For a long time, the prevailing idea was that you encourage free speech with regulations ensuring full transparency. While this may sound fine in theory, in practice these requirements can conflict with the right of people to come together in free association. Certainly that was the Supreme Court’s understanding in 1958, when it rejected the state of Alabama’s demand that the National Association for the Advancement of Colored People turn over its membership list.

In like manner, Bradley A. Smith says that what he saw as head of the Federal Election Commission under George W. Bush led him to conclude that some of our government requirements limit rather than encourage free speech. “Today we have too many people saying not only ‘I disagree with you,’ but ‘I hate your message and you shouldn’t be allowed to say it,’” notes Mr. Smith, who now runs the Center for Competitive Politics. “The more ruthless then use disclosure laws to seek out and target those who hold contrary views.”

Mr. Smith says that many Americans who favor disclosure do not perceive that these requirements might make them targets. For example, if you were a gay-marriage supporter working in the midst of an evangelical Christian business in a deep-red state, would you want your boss and co-workers to know you gave $100 for a gay-rights referendum? Obversely, if you were a young professor at Harvard up for a tenure vote, how comfortable would you be with your colleagues’ knowing you had contributed to a tea-party initiative?

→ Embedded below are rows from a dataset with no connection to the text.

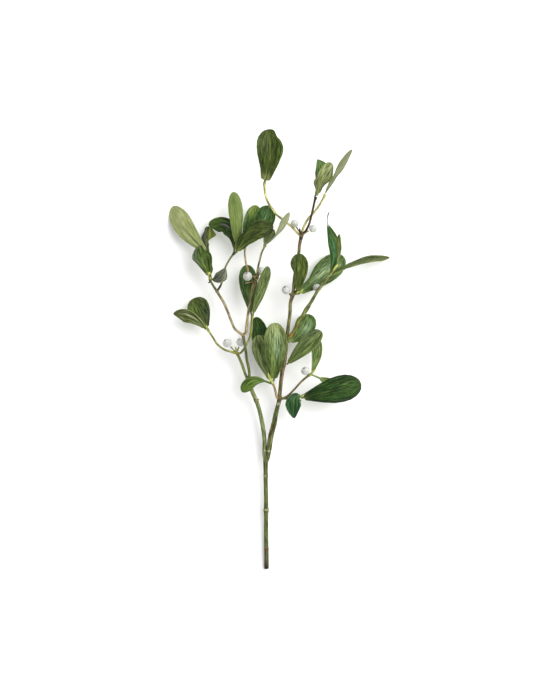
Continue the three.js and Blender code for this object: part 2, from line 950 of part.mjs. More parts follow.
// The frame: middle of the spray at the origin, resting on z = 0.
const bounds = new THREE.Box3().setFromObject(spray);
const middle = bounds.getCenter(new THREE.Vector3());
for (const mesh of spray.children) {
  mesh.geometry.translate(-middle.x, -middle.y, -bounds.min.z);
}

export default spray;
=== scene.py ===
import math

import bpy
import numpy as np
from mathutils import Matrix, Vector
from mathutils.kdtree import KDTree


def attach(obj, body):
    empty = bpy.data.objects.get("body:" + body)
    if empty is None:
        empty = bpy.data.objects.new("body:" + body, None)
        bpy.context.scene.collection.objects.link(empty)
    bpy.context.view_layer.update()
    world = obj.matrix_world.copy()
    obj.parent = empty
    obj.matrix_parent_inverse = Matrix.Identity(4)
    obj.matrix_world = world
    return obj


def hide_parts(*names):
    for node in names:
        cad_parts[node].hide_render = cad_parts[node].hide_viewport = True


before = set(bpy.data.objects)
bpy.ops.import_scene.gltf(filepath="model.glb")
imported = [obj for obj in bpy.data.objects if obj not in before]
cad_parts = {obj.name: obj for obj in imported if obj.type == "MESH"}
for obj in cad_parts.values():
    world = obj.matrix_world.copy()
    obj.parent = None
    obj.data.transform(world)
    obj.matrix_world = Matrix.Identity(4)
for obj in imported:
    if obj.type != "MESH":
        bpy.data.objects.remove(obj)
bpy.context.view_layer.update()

# ---------------------------------------------------------------------------------------------
# Main stem. One soft moulded stem, olive green, with a raised ring where each old pair of
# leaves sat and a dried dark end where it was cut. Every stem of the spray is made the same
# way: a tapered core along its centreline, skinned in one with its side twigs and buds.

FOOT = (13.557, 220.33, 0.0)


def colour(red, green, blue):
    """A paint given on the 0 to 255 scale, as linear light."""
    return tuple(((c / 255 + 0.055) / 1.055) ** 2.4 if c > 10 else c / 3295 for c in (red, green, blue))


def add_node(tree, kind, inputs=(), **settings):
    """A shader node with its settings, and its inputs set or linked by name or number."""
    node = tree.nodes.new(kind)
    for key, value in settings.items():
        setattr(node, key, value)
    for key, value in dict(inputs).items():
        if isinstance(value, bpy.types.NodeSocket):
            tree.links.new(value, node.inputs[key])
        else:
            node.inputs[key].default_value = value
    return node


def finish_material(name, build):
    """A new material whose Principled BSDF is set up by build(tree, shader)."""
    material = bpy.data.materials.new(name)
    material.use_nodes = True
    tree = material.node_tree
    build(tree, tree.nodes["Principled BSDF"])
    return material


def effect_group(name, inputs, outputs):
    """An empty shader node group with named sockets, and its two end nodes."""
    tree = bpy.data.node_groups.new(name, "ShaderNodeTree")
    for label, kind in inputs:
        tree.interface.new_socket(label, in_out="INPUT", socket_type=kind)
    for label, kind in outputs:
        tree.interface.new_socket(label, in_out="OUTPUT", socket_type=kind)
    return tree, tree.nodes.new("NodeGroupInput"), tree.nodes.new("NodeGroupOutput")


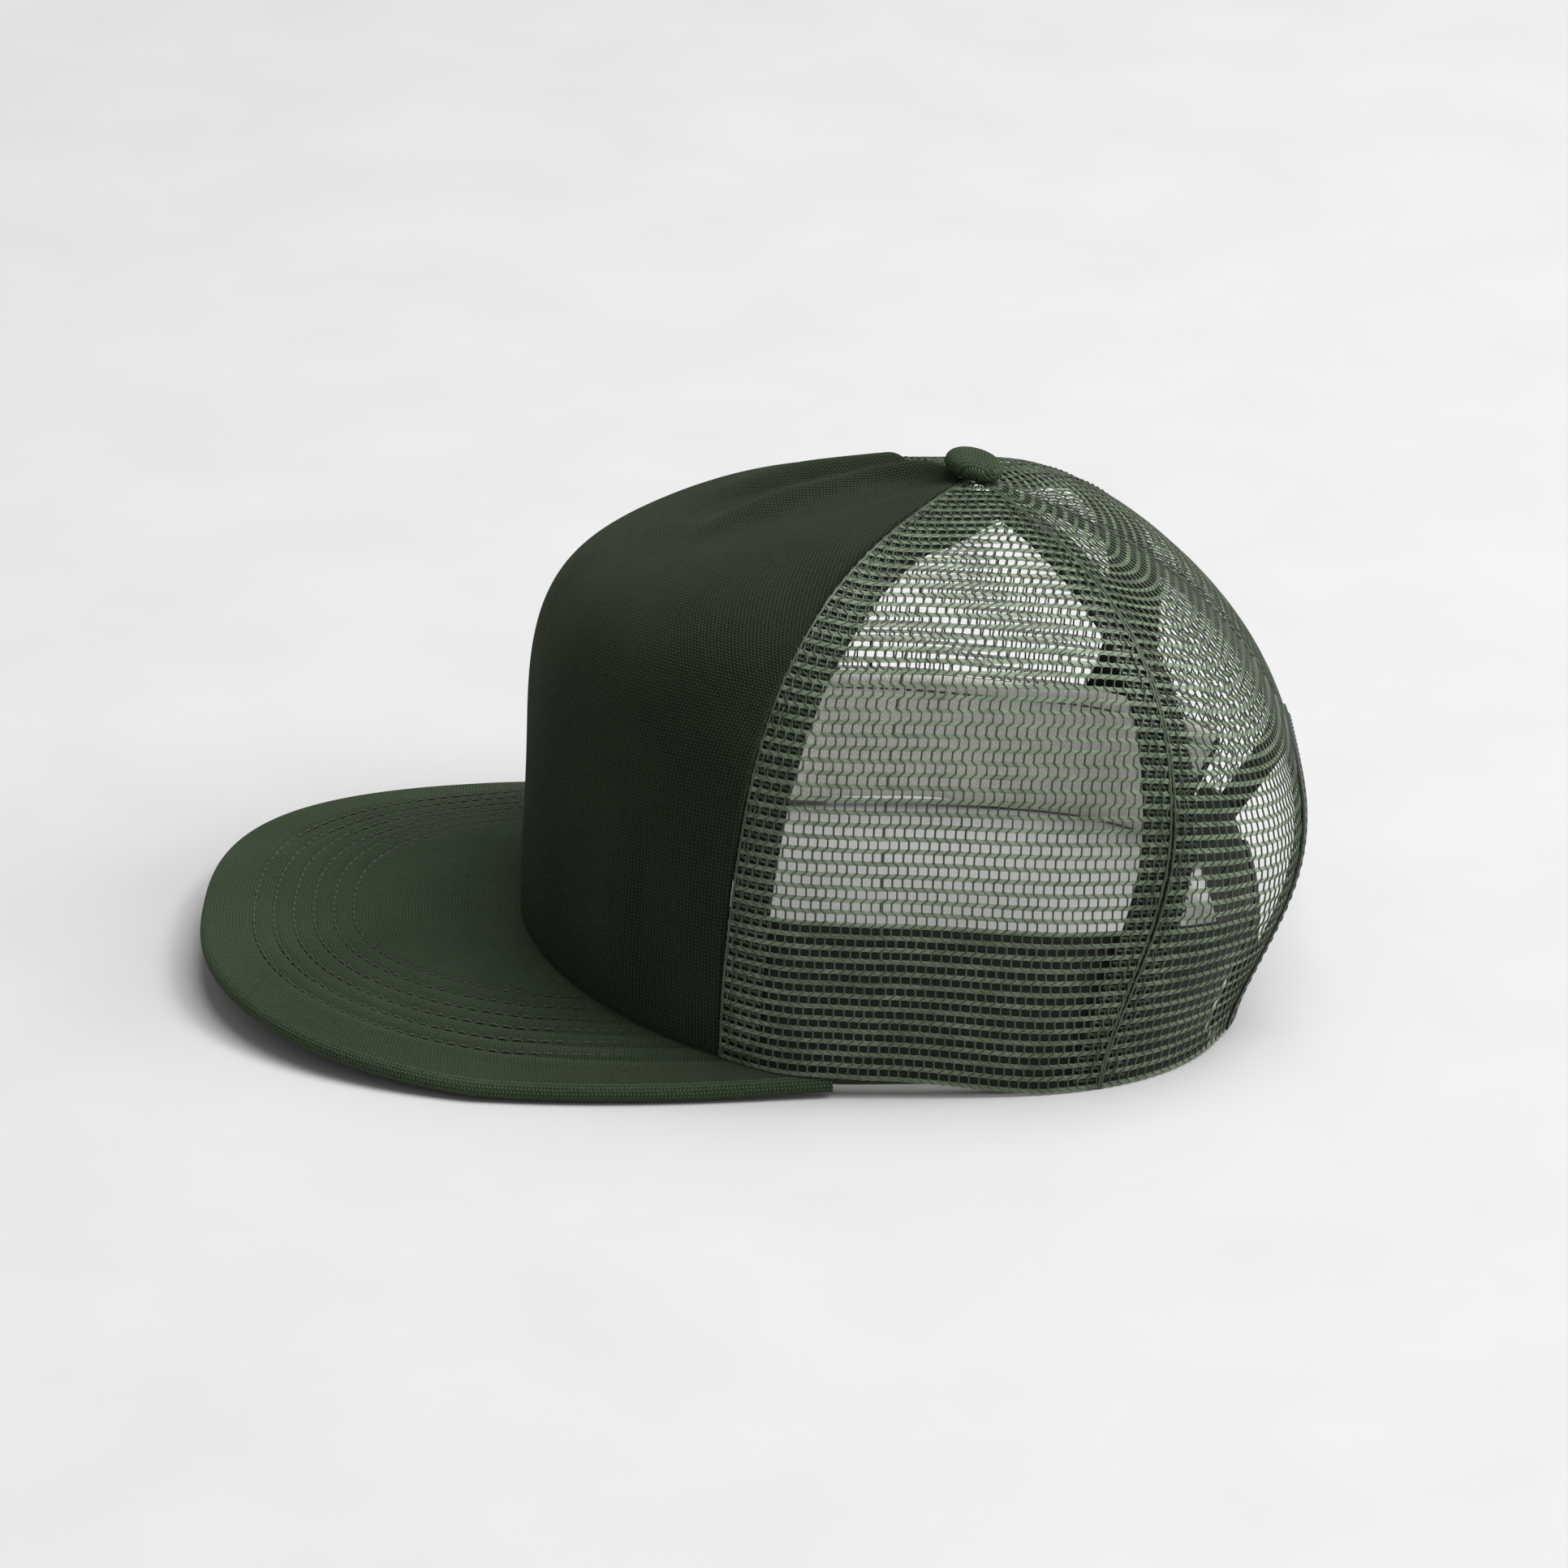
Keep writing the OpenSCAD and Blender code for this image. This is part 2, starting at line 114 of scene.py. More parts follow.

At the corporate level, the browbeating takes a different form. In general the idea is to manipulate whatever levers are available (e.g., shareholder resolutions) to expose, isolate and demonize some recipient of the company’s giving. Each time a company cries “Uncle!,” you trumpet the news—”Six More Companies Dump ALEC” read a recent headline on a website supporting such tactics—to make the remaining supporters feel isolated and vulnerable.

In other words, the Supreme Court in Citizens United may have upheld the speech rights of corporations in law, but these assaults on corporate giving seek to deny anyone who speaks up for smaller and more limited government the funding and wherewithal necessary to mount a public argument.

In short, under the false flag of better governance, the activists are working hard to impose standards and codes that would make it impossible for American business—and individuals—to support any but the most politically correct causes. For all the lofty words about accountability, did the drafters of our public-disclosure laws really intend them to be used by activist groups to get people fired for holding unfashionable views?

Welcome to the new intolerance. Chick-fil-A is only the beginning.